Identification Strategy

The paper derives the semiparametric efficiency bound for the average treatment effect in staggered adoption settings under parallel trends and no anticipation. It shows that the efficiency bound is strictly lower (more information available) than what existing estimators such as Callaway-Sant'Anna and Sun-Abraham achieve.

Key Results

The efficient estimator is a weighted average of cohort-specific ATTs, with weights proportional to cohort size and the information content of the comparison group. The paper shows that existing estimators can lose 20-40% in efficiency relative to the bound, and that the efficiency gap is largest when there is heterogeneity in cohort sizes.
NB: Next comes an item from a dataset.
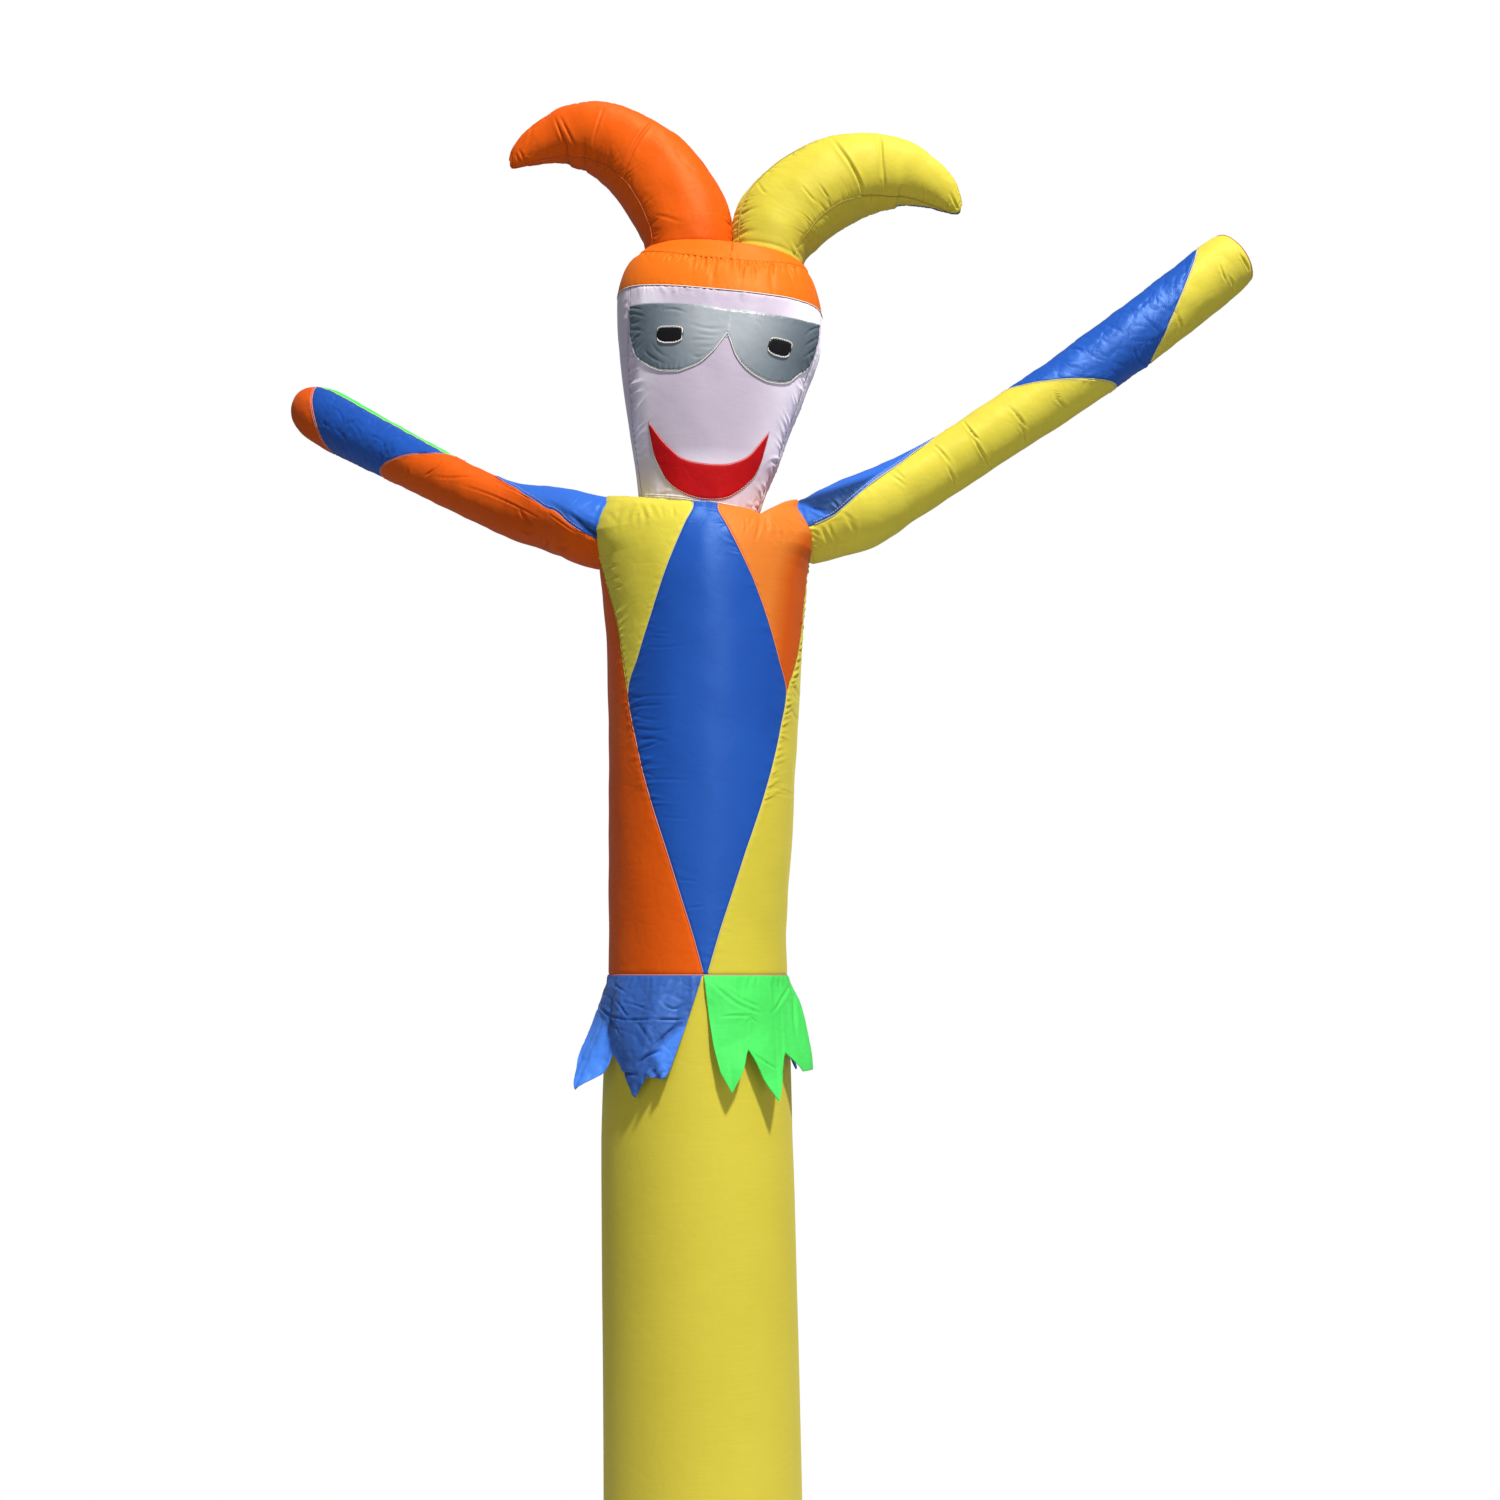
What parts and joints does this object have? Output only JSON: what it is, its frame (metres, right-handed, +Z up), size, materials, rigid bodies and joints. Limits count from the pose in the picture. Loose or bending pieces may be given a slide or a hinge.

The paper also establishes that simple pooling of group-time ATTs with equal weights- as often done in applied practice—is substantially inefficient when cohort sizes are unequal.

Takeaway

Applied researchers who care about precision should use the efficient staggered estimator, implemented in the staggered R package. For standard significance testing, the gains matter most when cohort size variation is large.

3 Paper 2: Callaway, Goodman-Bacon, and Sant'Anna DiD with Continuous Treatment (2024)

Citation

Callaway et al. [2024]: "Difference-in-Differences with a Continuous Treatment." Working paper (NBER Working Paper No. 32117).

Research Question

How can the DiD framework be extended to settings where treatment is a continuous variable (a dose) rather than binary?

Identification Strategy

The paper introduces conditional parallel trends assumptions for continuous treatment: potential outcomes Y(d) are continuous in the dose d, and untreated trends do not vary with the dose received. Under these assumptions, the average dose-response function (ADRF) is identified.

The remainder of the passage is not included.